Au centre d'une Toronto du futur livrée à la pauvreté et au vaudou mafieux, une résistance magnifique, joliment incongrue et diablement biopolitique. Un grand roman précurseur, en 1998.

Sur le blog Charybde 27 : https://charybde2.wordpress.com/2024/03/23/note-de-lecture-la-ronde-des-esprits-nalo-hopkinson/

Dans ce futur proche, le centre ville de Toronto a été abandonné par les riches et les nantis, repliés sur les cossues banlieues environnantes, et ceint de barrières, obstacles et autres contrôles policiers, laissant les pauvres se débrouiller entre eux sous la coupe de Rudy, un seigneur du crime, appuyé par quelques pactes particulièrement obscurs avec de sombres puissances de la magie religieuse caribéenne.

Pourtant, au coeur du ghetto, il ne reste pas que des membres de gang, des criminels et des délinquants : des personnes ordinaires, infra-ordinaires ou presque ordinaires vivent aussi là, essayant de s'en sortir sans nécessairement écraser leurs voisines et voisins. Ti-Jeanne est de celles-là, essayant d'élever son bébé, seule avec sa grand-mère Mami Gros-Jeanne – soigneuse réputée et grande initiée aux mystères du vaudou haïtien et des îles voisines -, depuis la disparition de sa mère, Mi-Jeanne, quelques années plus tôt. Que le père de l'enfant, enrôlé pour ainsi dire malgré lui dans la clique de Rudy du fait de sa propre addiction, tente avec insistance de renouer avec elle : voilà l'un de ses soucis du moment.

Lorsque, suite à un calcul électoral à plusieurs bandes, la gouverneure de l'Ontario décide que la greffe habituellement pratiquée d'un coeur animal, pour soigner en urgence la défaillance du sien, ne fera pas l'affaire, et qu'il lui faut un donneur humain, c'est à Rudy et à ses troupes mal famées qu'échoit ce contrat pas encore tout à fait faustien. Mais cette quête met alors en branle un bon nombre de trajectoires de collision, aussi gravement périlleuses que potentiellement savoureuses.
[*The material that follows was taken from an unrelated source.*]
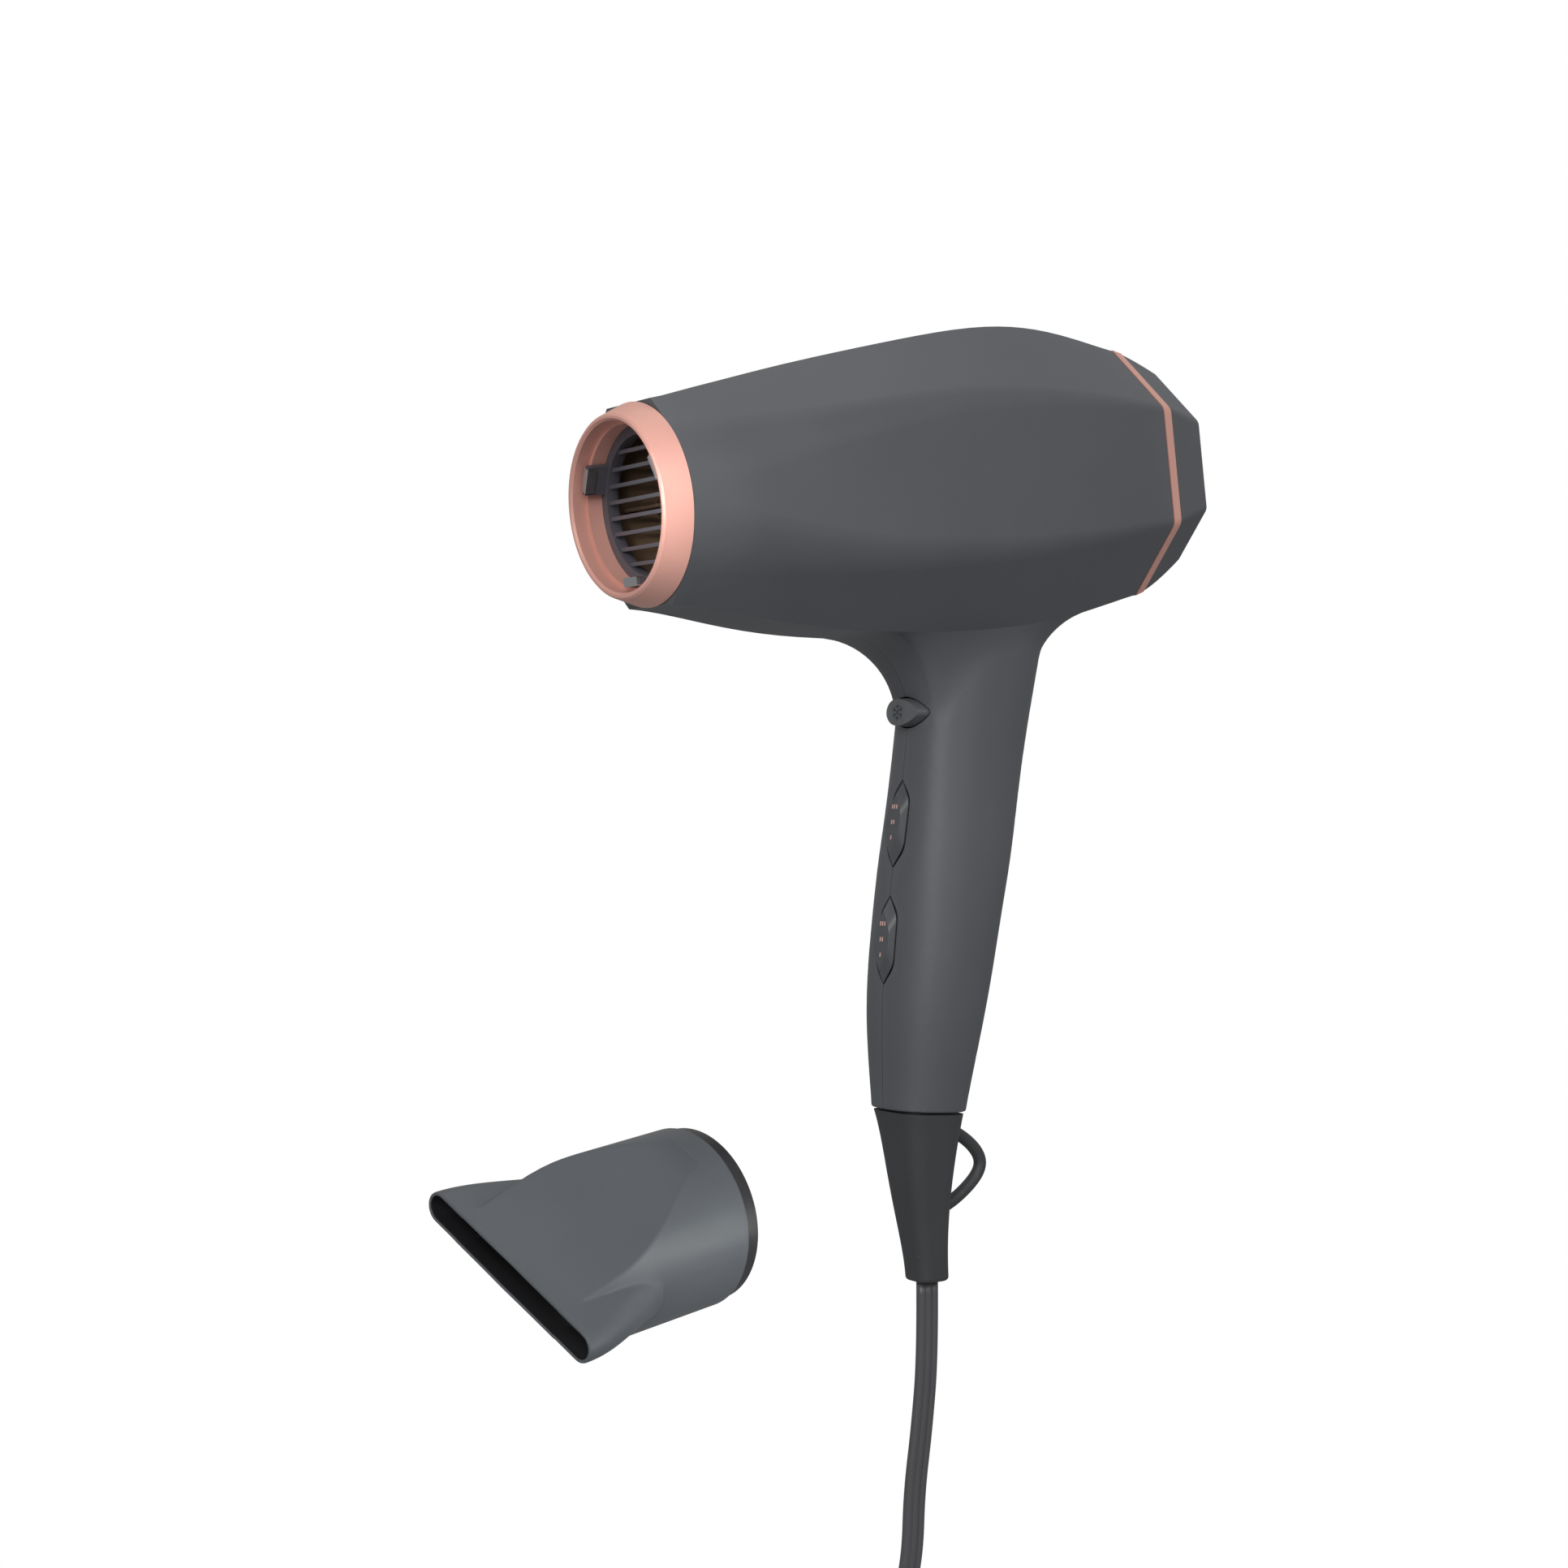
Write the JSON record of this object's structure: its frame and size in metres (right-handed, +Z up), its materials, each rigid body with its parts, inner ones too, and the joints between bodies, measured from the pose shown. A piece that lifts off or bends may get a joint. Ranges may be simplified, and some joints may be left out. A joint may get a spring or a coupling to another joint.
{
  "type": "hair dryer",
  "caption": "Handheld hair dryer with faceted barrel, rocker switches, cool-shot button, hanging loop, corded plug and a detached slot nozzle.",
  "frame": {"origin": "middle of the grip, on the dryer's middle plane", "axes": "+Z up along the hanging handle; the nose points to -X and 7.4 degrees down; -Y is the dryer's left side, towards the viewer"},
  "size_m": [0.2622, 0.1035, 0.652],
  "materials": {
    "soft_grey": "soft-touch coating",
    "switch_grey": "satin",
    "button_black": "satin",
    "rose_gold": "satin rose gold",
    "black_plastic": "moulded",
    "boot_black": "matt",
    "cord_black": "matt",
    "plug_black": "moulded",
    "nozzle_grey": "satin",
    "mica": "pale brown sheet",
    "heater_wire": "bare wire",
    "spring_steel": "bare",
    "steel": "plated",
    "brass": "plated",
    "copper": "enamelled",
    "ferrite": "dark",
    "fan_plastic": "moulded",
    "circuit_board": "lacquered",
    "wire_skin": "insulation",
    "test_button": "moulded",
    "reset_button": "moulded"
  },
  "bodies": {
    "dryer": {"housing_left": "soft_grey", "housing_right": "soft_grey", "housing_screws": "steel", "nose_ring": "rose_gold", "outlet_grille": "black_plastic", "nozzle_clips": "spring_steel", "mica_sleeve": "mica", "mica_board_upright": "mica", "mica_board_level": "mica", "heater_winding": "heater_wire", "thermal_cutoff": "steel", "thermal_fuse": "steel", "fan_shroud": "black_plastic", "motor_can": "steel", "motor_end_cap": "black_plastic", "motor_magnets": "ferrite", "motor_board": "circuit_board", "motor_diodes": "ferrite", "rear_band": "rose_gold", "heat_switch": "black_plastic", "speed_switch": "black_plastic", "cool_spring": "spring_steel", "cool_switch": "black_plastic", "boot": "boot_black", "cord_clamp": "black_plastic", "live_wire": "wire_skin", "neutral_wire": "wire_skin", "cord": "cord_black", "cord_hank": "cord_black", "cord_tie": "boot_black", "cord_tail": "cord_black", "plug_cover": "plug_black", "plug_body": "plug_black", "plug_blades": "brass", "plug_relief": "plug_black"},
    "fan": {"fan_impeller": "fan_plastic", "motor_shaft": "steel", "motor_armature": "copper"},
    "heat_rocker": {"heat_rocker": "switch_grey"},
    "speed_rocker": {"speed_rocker": "switch_grey"},
    "cool_button": {"cool_button": "button_black"},
    "rear_cap": {"rear_cap": "soft_grey", "intake_filter": "spring_steel"},
    "nozzle_collar": {"concentrator_collar": "black_plastic"},
    "nozzle_shell": {"concentrator_shell": "nozzle_grey"},
    "plug_test_button": {"plug_test_button": "test_button"},
    "plug_reset_button": {"plug_reset_button": "reset_button"}
  },
  "joints": [
    {"name": "fan_spin", "type": "hinge", "parent": "dryer", "child": "fan", "pos_m": [0.003, 0, 0.11546], "axis": [0.9917, 0, 0.1288], "continuous": true},
    {"name": "heat_rocker_tilt", "type": "hinge", "parent": "dryer", "child": "heat_rocker", "pos_m": [-0.01232, 0, 0.01025], "axis": [0, 1, 0], "range_deg": [-8, 8]},
    {"name": "speed_rocker_tilt", "type": "hinge", "parent": "dryer", "child": "speed_rocker", "pos_m": [-0.01653, 0, -0.0245], "axis": [0, 1, 0], "range_deg": [-8, 8]},
    {"name": "cool_button_press", "type": "slide", "parent": "dryer", "child": "cool_button", "axis": [1, 0, 0], "range_m": [0, 0.002], "stiffness_N_per_m": 400, "springref_m": -0.002, "deforming": ["cool_spring"]},
    {"name": "rear_cap_pull", "type": "slide", "parent": "dryer", "child": "rear_cap", "axis": [0.9917, 0, 0.1288], "range_m": [0, 0.025]},
    {"name": "nozzle_push_on", "type": "slide", "parent": "dryer", "child": "nozzle_collar", "axis": [0.9749, 0.1895, 0.1167], "range_m": [0, 0.01]},
    {"name": "nozzle_turn", "type": "hinge", "parent": "nozzle_collar", "child": "nozzle_shell", "pos_m": [-0.10668, -0.02155, -0.09618], "axis": [0.9749, 0.1895, 0.1167], "continuous": true},
    {"name": "plug_test_press", "type": "slide", "parent": "dryer", "child": "plug_test_button", "axis": [0, 1, 0], "range_m": [0, 0.001], "stiffness_N_per_m": 500, "springref_m": -0.001},
    {"name": "plug_reset_press", "type": "slide", "parent": "dryer", "child": "plug_reset_button", "axis": [0, 1, 0], "range_m": [0, 0.001], "stiffness_N_per_m": 500, "springref_m": -0.001}
  ]
}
Publié en 1998, le premier roman de la Canado-Jamaïcaine Nalo Hopkinson fut aussitôt récompensé par le prix Locus (du meilleur premier roman), et marquait ainsi l'entrée en science-fiction et en littérature d'une voix forte et singulière, que seuls des soucis de santé récurrents auront parfois tenue quelque peu à l'écart du succès public et de la reconnaissance qu'elle méritait. Son absence quasi-totale du paysage français demeure surprenante (si l'on excepte la belle initiative des éditions Goater avec le mélange nouvelles et brefs essais de « En direct de la planète Minuit », et bien sûr, l'inspiration authentique que l'on trouve à son propos dans l'indispensable « le Futur au pluriel » de Ketty Steward) : la piètre qualité de la traduction effectuée par Marielle Dorsinville en 2001 pour J'ai Lu n'explique pas totalement cette coupable désaffection de par chez nous.
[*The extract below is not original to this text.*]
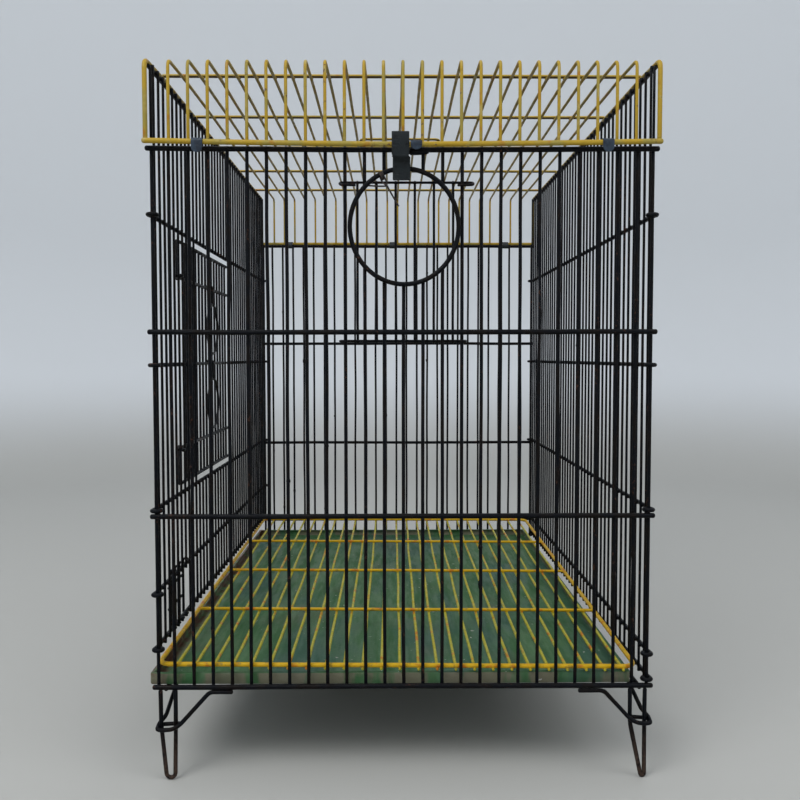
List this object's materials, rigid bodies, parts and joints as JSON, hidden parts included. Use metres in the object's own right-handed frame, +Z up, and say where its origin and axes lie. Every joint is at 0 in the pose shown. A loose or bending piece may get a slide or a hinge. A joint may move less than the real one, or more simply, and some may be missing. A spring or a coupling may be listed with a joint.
{
  "type": "folding wire bird cage",
  "caption": "Folding wire bird cage with a round entrance, hinged walls, lift-up roof with carry handle, side door with cup rings, wire floor, slide-out tray and hairpin legs.",
  "frame": {"origin": "on the ground below the middle of the cage's bounding box", "axes": "+X to the right across the front wall, +Y from the front wall to the back wall, +Z up"},
  "size_m": [0.486, 0.7327, 0.6787],
  "materials": {
    "black_paint": "worn satin enamel",
    "slate_sheet": "satin painted sheet",
    "roof_paint": "worn mustard enamel",
    "grid_paint": "yellow enamel",
    "tray_paint": "dusty green enamel",
    "bare_wire": "dull binding wire"
  },
  "bodies": {
    "base": {"front_panel": "black_paint", "entry_ring": "black_paint", "rear_sill": "black_paint", "left_base_rail": "black_paint", "right_base_rail": "black_paint", "leg_front_left": "black_paint", "leg_front_right": "black_paint", "leg_back_left": "black_paint", "leg_back_right": "black_paint", "brace_front_left": "black_paint", "brace_front_right": "black_paint", "brace_back_left": "black_paint", "brace_back_right": "black_paint", "tie_wire": "bare_wire"},
    "right_wall": {"right_panel": "black_paint"},
    "left_wall": {"left_panel": "black_paint"},
    "back_wall": {"back_panel": "black_paint", "back_clip_left": "slate_sheet", "back_clip_middle": "slate_sheet", "back_clip_right": "slate_sheet"},
    "roof": {"roof_panel": "roof_paint", "front_clip_left": "slate_sheet", "front_clip_middle": "slate_sheet", "front_clip_right": "slate_sheet"},
    "latch": {"latch_plate": "slate_sheet"},
    "handle": {"carry_handle": "roof_paint"},
    "entrance_door": {"front_door": "black_paint"},
    "swing_door": {"side_door": "black_paint"},
    "upper_cup": {"upper_cup_ring": "black_paint"},
    "lower_cup": {"lower_cup_ring": "black_paint"},
    "hatch": {"feed_hatch": "black_paint"},
    "tray": {"floor_tray": "tray_paint"},
    "grid": {"floor_grid": "grid_paint"}
  },
  "joints": [
    {"name": "wall_fold", "type": "hinge", "parent": "base", "child": "right_wall", "pos_m": [0.23535, -0.352, 0.0931], "axis": [0, 0, -1], "range_deg": [0, 80]},
    {"name": "left_fold", "type": "hinge", "parent": "base", "child": "left_wall", "pos_m": [-0.22225, -0.352, 0.1225], "axis": [0, 0, -1], "range_deg": [0, 80]},
    {"name": "back_fold", "type": "hinge", "parent": "right_wall", "child": "back_wall", "pos_m": [0.23535, 0.352, 0.1196], "axis": [0, 0, 1], "range_deg": [0, 80]},
    {"name": "roof_open", "type": "hinge", "parent": "back_wall", "child": "roof", "pos_m": [0.00655, 0.3627, 0.5897], "axis": [-1, 0, 0], "range_deg": [0, 105]},
    {"name": "latch_flip", "type": "hinge", "parent": "roof", "child": "latch", "pos_m": [0.00655, -0.3627, 0.5897], "axis": [-1, 0, 0], "range_deg": [0, 18]},
    {"name": "handle_lift", "type": "hinge", "parent": "roof", "child": "handle", "pos_m": [0.00655, 0, 0.6734], "axis": [-1, 0, 0], "range_deg": [0, 175]},
    {"name": "front_door_slide", "type": "slide", "parent": "base", "child": "entrance_door", "axis": [0, 0, -1], "range_m": [0, 0.129]},
    {"name": "side_door_swing", "type": "hinge", "parent": "left_wall", "child": "swing_door", "pos_m": [-0.22225, -0.2552, 0.388], "axis": [0, 0, 1], "range_deg": [0, 95]},
    {"name": "upper_cup_swing", "type": "hinge", "parent": "swing_door", "child": "upper_cup", "pos_m": [-0.22765, -0.0768, 0.4789], "axis": [0, -1, 0], "range_deg": [0, 85]},
    {"name": "lower_cup_swing", "type": "hinge", "parent": "swing_door", "child": "lower_cup", "pos_m": [-0.22765, -0.0768, 0.388], "axis": [0, -1, 0], "range_deg": [0, 85]},
    {"name": "feed_hatch_slide", "type": "slide", "parent": "left_wall", "child": "hatch", "axis": [0, -1, 0], "range_m": [0, 0.055]},
    {"name": "tray_slide", "type": "slide", "parent": "base", "child": "tray", "axis": [-1, 0, 0], "range_m": [0, 0.4]},
    {"name": "grid_slide", "type": "slide", "parent": "base", "child": "grid", "axis": [-1, 0, 0], "range_m": [0, 0.4]}
  ],
  "couplings": [
    {"joint": "left_fold", "follows": "wall_fold", "ratio": 1},
    {"joint": "back_fold", "follows": "wall_fold", "ratio": 1}
  ]
}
Totalement imprégnée de culture orale jamaïcaine (scandée au fil du roman par les épigraphes venant de chansons, de comptines (les « Confessions d'une séancière » de Ketty Steward, encore elle, ne sont parfois pas si loin) ou de chez le grand Derek Walcott de « Omeros » ou, surtout, de « Ti-Jean et ses frères »), construisant une enclave déshéritée livrée au capitalisme mafieux (souvenons-nous de la « Chicago-Ballade » de Hans Magnus Enzensberger) et aux solidarités de résistance (un motif que Sabrina Calvo saura retourner à merveille, à Montréal et à Belleville, dans son « Toxoplasma » et son « Melmoth furieux ») – et qui n'est pas non plus totalement étranger au beau « L'avenir » de Catherine Leroux), Nalo Hopkinson tisse une trame serrée, inscrite dans un univers post-cyberpunk (qui transcende comme naturellement l'usage des loas pratiqué par William Gibson au sein de sa trilogie « Neuromancien ») qui sait aussi se souvenir des trafics humains situés au coeur du « Jack Barron et l'éternité » du grand précurseur (de tant de choses) Norman Spinrad.
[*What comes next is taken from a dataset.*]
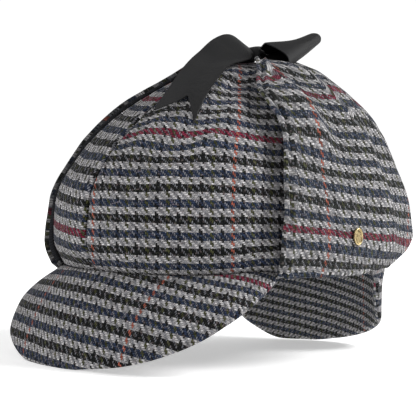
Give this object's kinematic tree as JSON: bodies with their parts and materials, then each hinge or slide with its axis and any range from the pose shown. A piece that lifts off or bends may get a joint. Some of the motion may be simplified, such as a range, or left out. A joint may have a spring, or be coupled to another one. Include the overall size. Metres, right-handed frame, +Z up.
{
  "type": "deerstalker hat",
  "caption": "Deerstalker hat of checked tweed with a front and a rear peak, ear flaps folded up and tied over the crown with a ribbon bow.",
  "frame": {"origin": "middle of the footprint, on the surface the peaks rest on", "axes": "+Z up; front of the hat along -Y; the wearer's left along +X; the hat is longest along Y"},
  "size_m": [0.1798, 0.2268, 0.1806],
  "materials": {
    "crown_front_left": "checked wool tweed",
    "crown_side_left": "checked wool tweed",
    "crown_back_left": "checked wool tweed",
    "crown_back_right": "checked wool tweed",
    "crown_side_right": "checked wool tweed",
    "crown_front_right": "checked wool tweed",
    "peak_front": "checked wool tweed over a stiff core",
    "peak_rear": "checked wool tweed over a stiff core",
    "ear_flap_left": "checked wool tweed",
    "ear_flap_right": "checked wool tweed",
    "ribbon_tie_left": "matte black ribbon",
    "ribbon_tie_right": "matte black ribbon",
    "bow_knot": "matte black ribbon",
    "bow_loop_left": "matte black ribbon",
    "bow_loop_right": "matte black ribbon",
    "bow_tail_front": "matte black ribbon",
    "bow_tail_back": "matte black ribbon",
    "badge": "aged brass"
  },
  "bodies": {
    "root": {"crown_front_left": "crown_front_left", "crown_side_left": "crown_side_left", "crown_back_left": "crown_back_left", "crown_back_right": "crown_back_right", "crown_side_right": "crown_side_right", "crown_front_right": "crown_front_right", "peak_front": "peak_front", "peak_rear": "peak_rear", "ear_flap_left": "ear_flap_left", "ear_flap_right": "ear_flap_right", "ribbon_tie_left": "ribbon_tie_left", "ribbon_tie_right": "ribbon_tie_right", "bow_knot": "bow_knot", "bow_loop_left": "bow_loop_left", "bow_loop_right": "bow_loop_right", "bow_tail_front": "bow_tail_front", "bow_tail_back": "bow_tail_back", "badge": "badge"}
  },
  "joints": []
}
Comme le notaient aussi bien Gerard Aching (« Masking and Power: Carnival and Popular Culture in the Caribbean », 2002) que Anne-Margaret Castro (« The Sacred Act of Reading : Spirituality, Performance and Power in Afro-Diasporic Literature », 2020), Nalo Hopkinson, en organisant ses jeux de masques, de surveillances et de contre-surveillances au sein d'un redoutable ballet d'incarnations et de présences des corps hantés, construit sous nos yeux, simultanément, une biopolitique en tous points foucaldienne aussi bien qu'une contre-narration résonnant fortement avec celles de John Keene. Et c'est ainsi que naît ici un ouvrage déterminant pour la science-fiction en particulier et pour la littérature en général.